Nuestra televisión pública no considera ya necesario calificar a Vox como partido de extrema derecha. Así lo ha refrendado la administradora de RTVE, Rosa María Mateo, en respuesta parlamentaria al diputado abascaliano Manuel Mariscal: "Una vez que ese partido es conocido por la audiencia, sobran las etiquetas", dicen los gurús de la caja tonta.
Van a llevar razón. Pero, por esa regla de tres, tampoco se le podría llamar socialista al PSOE, y no digamos nada de la etiqueta de centro-derecha que a veces han colgado amablemente al trifachito de PP, Cs y Vox. Con los partidos nacionalistas o independentistas --los indepes, incluso-- no nos andamos con tantos miramientos: son los malos. Se salva de calificativos Ciudadanos, pues ha dado tantos bandazos que ya no se saben etiquetar ni ellos mismos.
No es casualidad que la pregunta parlamentaria fuera elevada por Mariscal, un veinteañero que, con un gasto de 2.000 euros, fue capaz de montar todo el tinglado propagandístico en las redes para que Vox colectara 400.000 votos en su puesta de largo en Andalucía. También fue el inspirador del vídeo viral de Abascal y sus abascalitos a caballo, una estética de la que todos nos reímos mucho pero que funcionó de maravilla en las urnas y en la captación de afiliados y legionarios caballeros.
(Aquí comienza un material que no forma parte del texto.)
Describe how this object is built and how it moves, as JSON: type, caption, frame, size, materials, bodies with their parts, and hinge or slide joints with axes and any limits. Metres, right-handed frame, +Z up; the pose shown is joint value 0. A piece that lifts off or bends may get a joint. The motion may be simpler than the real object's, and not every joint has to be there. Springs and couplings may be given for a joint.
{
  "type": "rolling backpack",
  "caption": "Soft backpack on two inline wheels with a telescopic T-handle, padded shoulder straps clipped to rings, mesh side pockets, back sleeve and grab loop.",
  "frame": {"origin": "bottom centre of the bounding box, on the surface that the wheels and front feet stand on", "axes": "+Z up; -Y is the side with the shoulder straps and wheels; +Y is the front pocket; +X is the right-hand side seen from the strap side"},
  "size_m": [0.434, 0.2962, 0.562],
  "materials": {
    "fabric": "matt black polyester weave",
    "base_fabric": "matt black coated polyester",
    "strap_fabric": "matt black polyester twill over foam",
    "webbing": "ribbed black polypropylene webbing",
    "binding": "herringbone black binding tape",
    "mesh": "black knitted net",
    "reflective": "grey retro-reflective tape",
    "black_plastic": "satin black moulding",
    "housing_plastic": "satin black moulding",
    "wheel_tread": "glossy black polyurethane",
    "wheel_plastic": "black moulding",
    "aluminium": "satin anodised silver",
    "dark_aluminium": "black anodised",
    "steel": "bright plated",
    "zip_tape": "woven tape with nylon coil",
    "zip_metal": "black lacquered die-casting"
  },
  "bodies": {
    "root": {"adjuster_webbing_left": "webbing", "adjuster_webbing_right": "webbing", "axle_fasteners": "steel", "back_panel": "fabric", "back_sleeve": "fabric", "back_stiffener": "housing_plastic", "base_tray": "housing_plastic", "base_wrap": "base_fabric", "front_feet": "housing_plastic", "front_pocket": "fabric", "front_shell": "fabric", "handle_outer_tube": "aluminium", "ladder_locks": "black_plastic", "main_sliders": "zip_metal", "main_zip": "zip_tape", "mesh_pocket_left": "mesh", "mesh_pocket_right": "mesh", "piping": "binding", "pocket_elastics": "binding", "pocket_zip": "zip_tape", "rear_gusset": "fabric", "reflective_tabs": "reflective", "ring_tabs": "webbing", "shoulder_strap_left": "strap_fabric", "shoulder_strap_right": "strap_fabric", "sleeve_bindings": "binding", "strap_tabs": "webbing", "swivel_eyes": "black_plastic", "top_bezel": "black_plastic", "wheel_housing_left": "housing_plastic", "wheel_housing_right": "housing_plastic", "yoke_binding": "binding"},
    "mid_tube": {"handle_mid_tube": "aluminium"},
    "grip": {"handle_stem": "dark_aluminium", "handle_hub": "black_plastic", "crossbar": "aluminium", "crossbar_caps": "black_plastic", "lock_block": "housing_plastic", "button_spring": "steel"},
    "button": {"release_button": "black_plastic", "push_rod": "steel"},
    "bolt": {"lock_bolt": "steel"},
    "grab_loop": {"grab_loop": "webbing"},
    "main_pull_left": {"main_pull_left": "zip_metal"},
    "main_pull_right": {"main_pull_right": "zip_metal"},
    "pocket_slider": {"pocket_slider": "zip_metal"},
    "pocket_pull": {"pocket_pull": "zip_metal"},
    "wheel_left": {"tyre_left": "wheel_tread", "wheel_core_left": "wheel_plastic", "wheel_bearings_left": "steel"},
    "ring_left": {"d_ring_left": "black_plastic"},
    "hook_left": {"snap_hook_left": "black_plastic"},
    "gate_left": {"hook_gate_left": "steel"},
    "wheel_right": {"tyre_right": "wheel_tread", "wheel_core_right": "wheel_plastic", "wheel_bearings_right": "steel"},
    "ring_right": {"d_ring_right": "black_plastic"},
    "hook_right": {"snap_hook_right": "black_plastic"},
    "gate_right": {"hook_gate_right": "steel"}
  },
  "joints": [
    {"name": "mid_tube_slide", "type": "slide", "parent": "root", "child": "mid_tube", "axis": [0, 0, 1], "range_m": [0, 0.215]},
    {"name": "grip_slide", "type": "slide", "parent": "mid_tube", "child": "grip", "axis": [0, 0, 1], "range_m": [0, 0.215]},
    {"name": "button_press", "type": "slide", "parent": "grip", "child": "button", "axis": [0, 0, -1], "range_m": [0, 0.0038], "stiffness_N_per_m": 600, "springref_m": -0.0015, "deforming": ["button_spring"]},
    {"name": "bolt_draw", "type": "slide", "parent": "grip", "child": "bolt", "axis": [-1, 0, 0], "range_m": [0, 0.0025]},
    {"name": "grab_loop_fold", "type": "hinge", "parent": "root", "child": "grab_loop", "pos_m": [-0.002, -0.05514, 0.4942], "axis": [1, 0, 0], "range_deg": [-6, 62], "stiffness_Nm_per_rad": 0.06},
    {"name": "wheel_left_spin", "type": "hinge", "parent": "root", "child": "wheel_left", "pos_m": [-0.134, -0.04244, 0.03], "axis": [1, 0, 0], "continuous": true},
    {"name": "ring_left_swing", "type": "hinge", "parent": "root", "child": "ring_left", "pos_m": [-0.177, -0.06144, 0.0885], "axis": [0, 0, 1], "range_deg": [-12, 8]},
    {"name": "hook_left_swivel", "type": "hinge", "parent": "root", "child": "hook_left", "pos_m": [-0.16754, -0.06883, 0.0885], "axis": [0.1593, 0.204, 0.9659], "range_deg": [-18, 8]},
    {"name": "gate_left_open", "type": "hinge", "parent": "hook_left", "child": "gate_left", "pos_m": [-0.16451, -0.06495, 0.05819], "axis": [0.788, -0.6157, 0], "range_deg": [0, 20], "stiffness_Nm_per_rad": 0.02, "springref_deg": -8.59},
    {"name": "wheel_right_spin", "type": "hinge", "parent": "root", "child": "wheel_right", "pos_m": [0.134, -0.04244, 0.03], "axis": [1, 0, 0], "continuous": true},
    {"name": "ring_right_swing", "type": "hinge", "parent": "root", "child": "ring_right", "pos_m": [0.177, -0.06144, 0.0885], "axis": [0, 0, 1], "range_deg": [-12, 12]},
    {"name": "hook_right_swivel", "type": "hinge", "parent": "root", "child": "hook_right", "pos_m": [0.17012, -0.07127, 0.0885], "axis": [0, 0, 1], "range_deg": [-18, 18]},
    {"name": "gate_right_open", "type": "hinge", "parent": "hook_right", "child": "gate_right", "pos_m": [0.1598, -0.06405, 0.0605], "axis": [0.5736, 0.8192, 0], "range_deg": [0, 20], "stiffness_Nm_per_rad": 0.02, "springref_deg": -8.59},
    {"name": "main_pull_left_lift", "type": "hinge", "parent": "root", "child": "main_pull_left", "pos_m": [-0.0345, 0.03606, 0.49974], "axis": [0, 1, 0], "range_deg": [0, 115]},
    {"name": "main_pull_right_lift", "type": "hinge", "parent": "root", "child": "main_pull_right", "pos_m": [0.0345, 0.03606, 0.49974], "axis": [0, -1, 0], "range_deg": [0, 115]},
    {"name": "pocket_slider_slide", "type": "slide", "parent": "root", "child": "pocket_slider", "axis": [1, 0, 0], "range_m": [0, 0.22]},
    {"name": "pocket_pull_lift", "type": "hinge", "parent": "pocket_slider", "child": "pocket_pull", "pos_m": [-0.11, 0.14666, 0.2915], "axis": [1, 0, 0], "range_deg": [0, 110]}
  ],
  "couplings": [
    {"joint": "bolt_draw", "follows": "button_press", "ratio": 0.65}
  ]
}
Hasta hace nada, los decoradores y tuneadores de nuestra modélica transición se habían ufanado mucho del hecho de que no hubiera extrema derecha en España, y ahora que la hay no quieren llamarla por su nombre. A los españoles siempre se nos ha dado muy bien eso de eufemizarnos a nosotros mismos.
Lo de Vox es admirable. En dos días, han pasado de calificar de violadoras a las Trece Rosas a ofenderse de que les digan extrema derecha en la tele. Eso es abarcar un gran espectro electoral: el del franquismo sociológico, ese tan discreto en público pero tan gallardo en privado, tan ultracatólico e inquisidor que desprecia y denigra lo que no entiende, y que no quiere ni puede entender casi nada.
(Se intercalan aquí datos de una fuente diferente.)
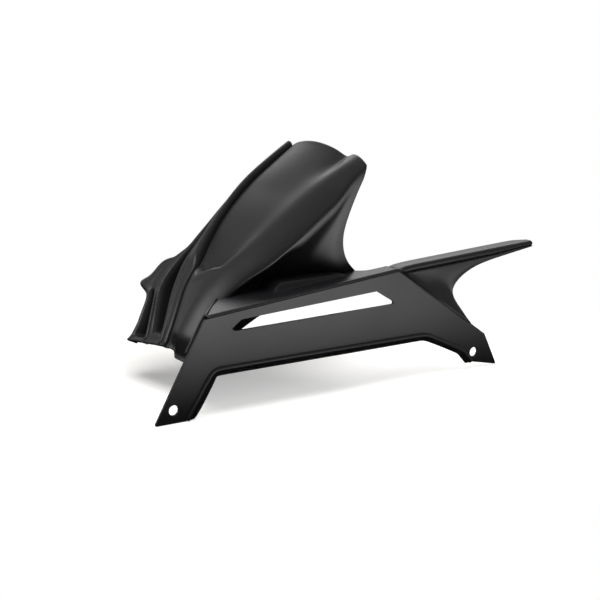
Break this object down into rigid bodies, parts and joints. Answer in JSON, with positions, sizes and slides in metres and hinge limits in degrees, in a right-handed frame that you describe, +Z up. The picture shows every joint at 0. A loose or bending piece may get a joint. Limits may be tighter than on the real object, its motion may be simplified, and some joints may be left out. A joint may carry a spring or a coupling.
{
  "type": "rear hugger mudguard",
  "caption": "Thin moulded rear hugger mudguard: curved shell over the tyre, drilled chain-side plate with a long slot and a beak.",
  "frame": {"origin": "in the middle of the front mounting hole, half-way through the plate", "axes": "+X rearward along the side plate, +Y from the plate toward the far side of the wheel, +Z up with the two feet level"},
  "size_m": [0.4468, 0.2021, 0.2347],
  "materials": {
    "moulding": "satin black ABS with a fine grain"
  },
  "bodies": {
    "root": {"hugger": "moulding"}
  },
  "joints": []
}
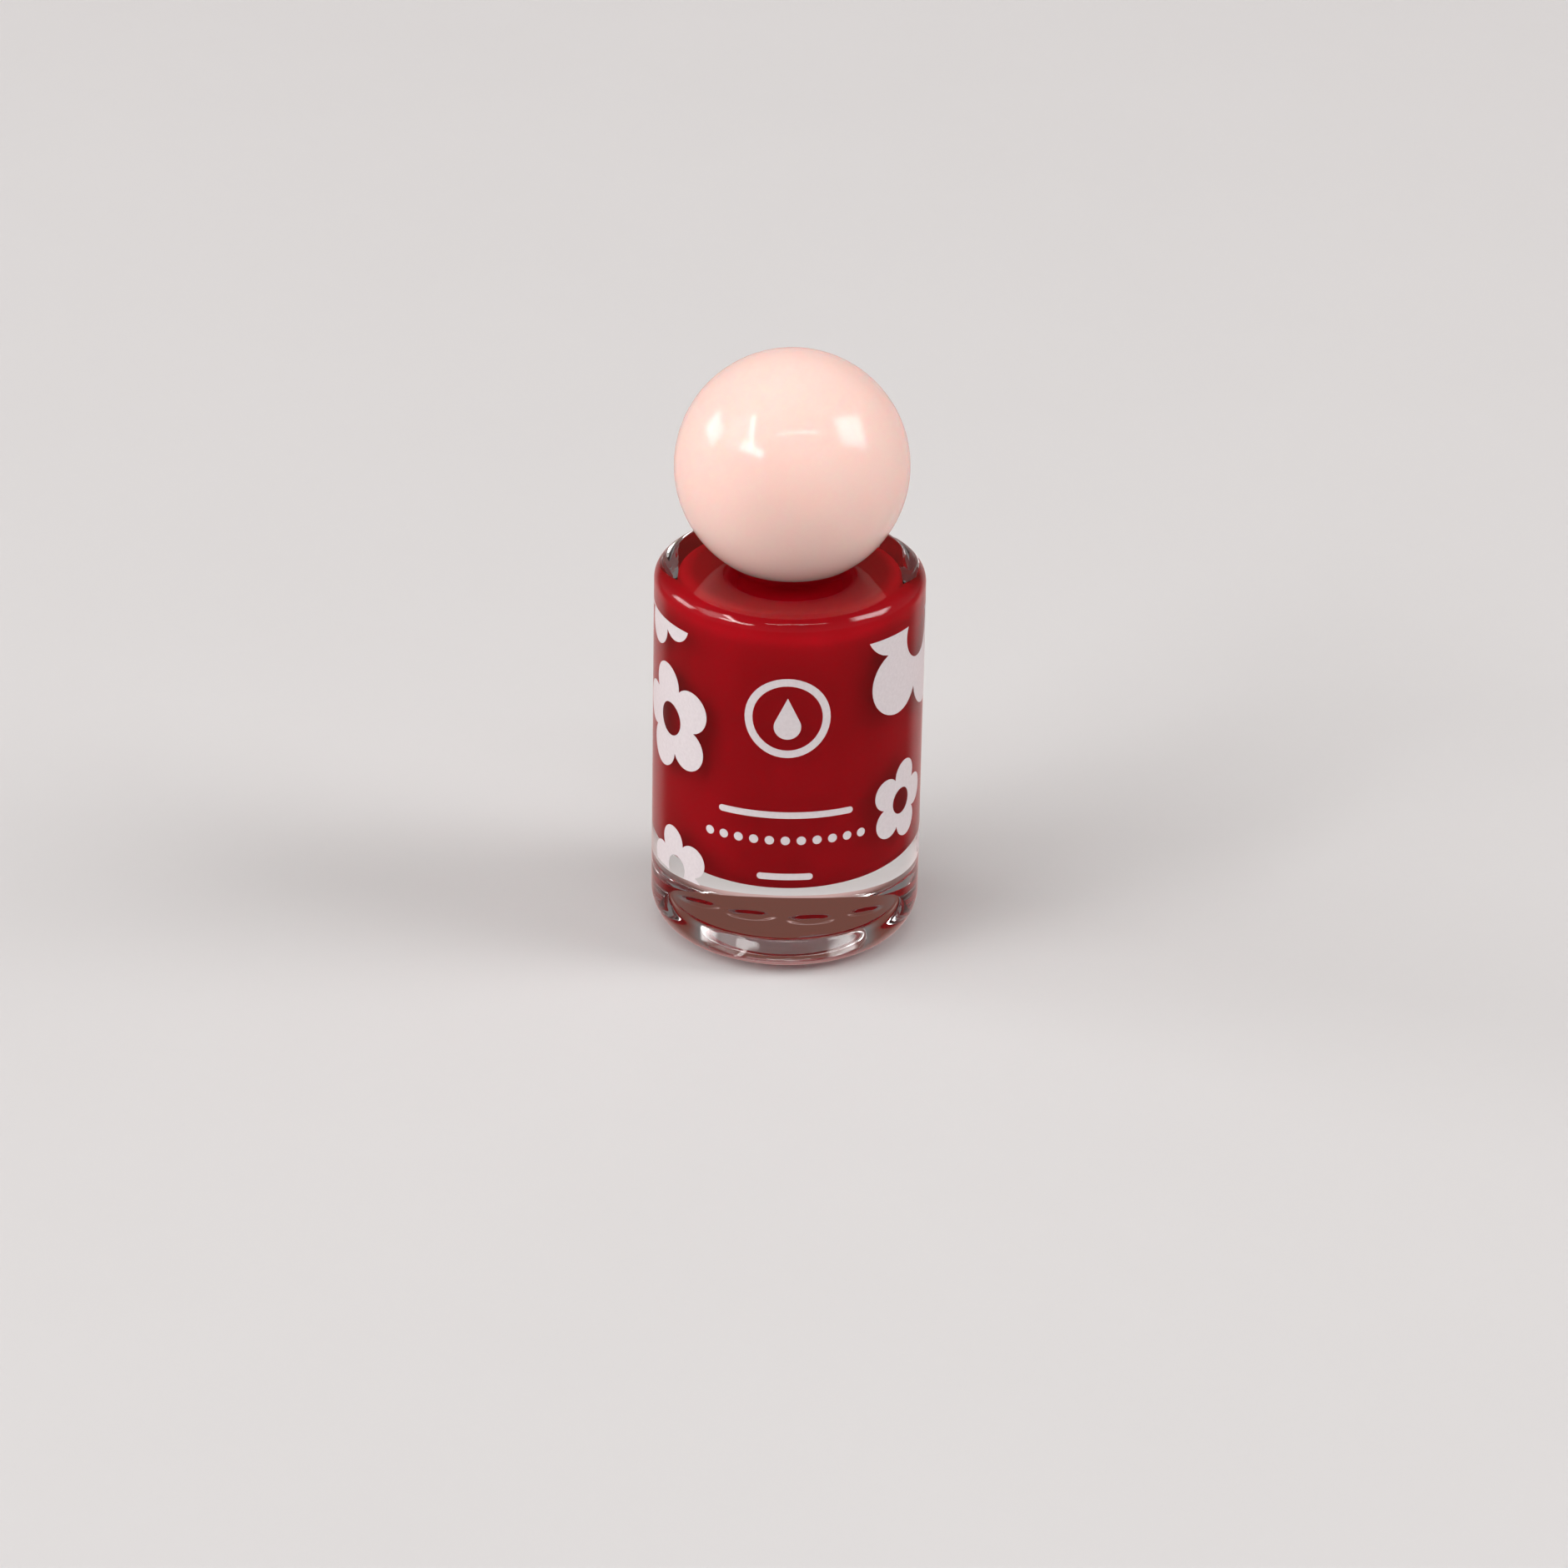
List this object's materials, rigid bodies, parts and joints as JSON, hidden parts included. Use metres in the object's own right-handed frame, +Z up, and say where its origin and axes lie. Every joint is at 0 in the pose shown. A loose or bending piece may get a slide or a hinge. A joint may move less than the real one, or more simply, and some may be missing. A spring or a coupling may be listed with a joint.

Los baristas y restauradores demoscópicos nos quieren hacer creer todo el rato que lo de Abascal es capullo de una sola primavera, que se difuminará echando el mismo humo con que explotó, dejando solo el vago aroma de la nada. Sin embargo, el otro día el pabellón de Vista Alegre estaba abarrotado de señores con marciales bigotillos y presuntas marquesas de pelo azul. Al contrario que las extremas derechas europeas, la española de Vox ha reunido a la clientela más sabrosa del mercado, a la milla de oro del electorado español: los abuelos y los nietos de los que hicieron mucho dinero durante el franquismo. Esa es una fuerza que poca gente se ha parado a analizar antes de vaticinar la fugacidad del proyecto Vox. Y, además, es un electorado y un afiliado que, si se siente cómodo en la nostalgia proactiva y difusa de Abascal, nunca se moverá de ahí. Y en ese cáliz depositará sus generosos y tintineantes óbolos, que es de lo que se trata.
Si uno se para a pensarlo, en toda Europa los movimientos ultra fueron considerados al principio rarezas distópicas de escaso futuro, y tardaron en dispararse en las urnas ayudados por esa normalización tácita. Después ya sabemos lo que sucedió: Marine Le Pen estuvo a punto de conquistar la República Francesa, la de la égalité, la liberté y la fraternité esas. Por poner solo un ejemplo cercano a la Bastilla y a una ancianísima revolución.
Sospecho que también Vox está aquí para quedarse. Violando la memoria de las Rosas, escrachando lutos por mujeres asesinadas, intoxicando los informativos pero, eso sí, no dejándose llamar extrema derecha ni ultraderecha ni neofascismo, que son palabras muy feas que los niños no debemos pronunciar. Amén, angelitos.